[Dataset entries]
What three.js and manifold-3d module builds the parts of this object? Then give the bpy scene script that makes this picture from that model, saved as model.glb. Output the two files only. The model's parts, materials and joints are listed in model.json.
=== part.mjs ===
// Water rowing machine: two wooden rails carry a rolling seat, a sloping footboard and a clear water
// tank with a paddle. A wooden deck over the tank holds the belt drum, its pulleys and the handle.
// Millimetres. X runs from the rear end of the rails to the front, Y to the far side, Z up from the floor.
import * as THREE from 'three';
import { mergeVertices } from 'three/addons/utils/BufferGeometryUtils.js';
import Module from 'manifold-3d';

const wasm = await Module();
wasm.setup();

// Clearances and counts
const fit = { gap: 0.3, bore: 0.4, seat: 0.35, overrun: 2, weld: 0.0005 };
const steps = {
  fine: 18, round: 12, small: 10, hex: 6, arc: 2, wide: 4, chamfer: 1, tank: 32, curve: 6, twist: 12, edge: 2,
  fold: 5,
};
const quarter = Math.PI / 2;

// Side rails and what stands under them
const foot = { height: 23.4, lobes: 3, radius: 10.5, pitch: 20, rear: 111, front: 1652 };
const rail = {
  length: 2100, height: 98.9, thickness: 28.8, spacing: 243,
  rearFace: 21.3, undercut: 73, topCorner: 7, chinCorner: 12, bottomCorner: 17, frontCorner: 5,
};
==
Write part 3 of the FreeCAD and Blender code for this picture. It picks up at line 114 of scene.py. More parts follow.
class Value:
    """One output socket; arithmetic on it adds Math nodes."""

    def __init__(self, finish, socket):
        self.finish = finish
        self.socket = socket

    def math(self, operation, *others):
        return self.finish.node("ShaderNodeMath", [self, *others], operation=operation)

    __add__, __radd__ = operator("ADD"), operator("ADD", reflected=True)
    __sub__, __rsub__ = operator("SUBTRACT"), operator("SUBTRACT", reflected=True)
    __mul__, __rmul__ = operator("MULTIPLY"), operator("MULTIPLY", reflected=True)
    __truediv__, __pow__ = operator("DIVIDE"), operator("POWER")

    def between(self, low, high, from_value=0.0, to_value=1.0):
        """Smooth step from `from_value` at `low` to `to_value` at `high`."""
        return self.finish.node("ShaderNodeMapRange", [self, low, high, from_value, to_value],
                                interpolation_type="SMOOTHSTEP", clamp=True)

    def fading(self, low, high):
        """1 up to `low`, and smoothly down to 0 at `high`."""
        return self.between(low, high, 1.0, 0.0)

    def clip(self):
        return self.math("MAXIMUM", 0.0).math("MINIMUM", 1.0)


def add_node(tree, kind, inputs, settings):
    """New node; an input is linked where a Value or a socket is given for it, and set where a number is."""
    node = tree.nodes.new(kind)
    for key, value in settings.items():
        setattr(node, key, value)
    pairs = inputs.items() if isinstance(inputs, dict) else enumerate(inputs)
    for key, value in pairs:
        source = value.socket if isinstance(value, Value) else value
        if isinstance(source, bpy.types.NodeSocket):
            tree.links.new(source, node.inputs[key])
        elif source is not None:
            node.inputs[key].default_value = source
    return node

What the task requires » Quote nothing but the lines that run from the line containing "What three.js and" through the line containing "wasm.setup();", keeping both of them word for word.

Answer to this task »
What three.js and manifold-3d module builds the parts of this object? Then give the bpy scene script that makes this picture from that model, saved as model.glb. Output the two files only. The model's parts, materials and joints are listed in model.json.
=== part.mjs ===
// Water rowing machine: two wooden rails carry a rolling seat, a sloping footboard and a clear water
// tank with a paddle. A wooden deck over the tank holds the belt drum, its pulleys and the handle.
// Millimetres. X runs from the rear end of the rails to the front, Y to the far side, Z up from the floor.
import * as THREE from 'three';
import { mergeVertices } from 'three/addons/utils/BufferGeometryUtils.js';
import Module from 'manifold-3d';

const wasm = await Module();
wasm.setup();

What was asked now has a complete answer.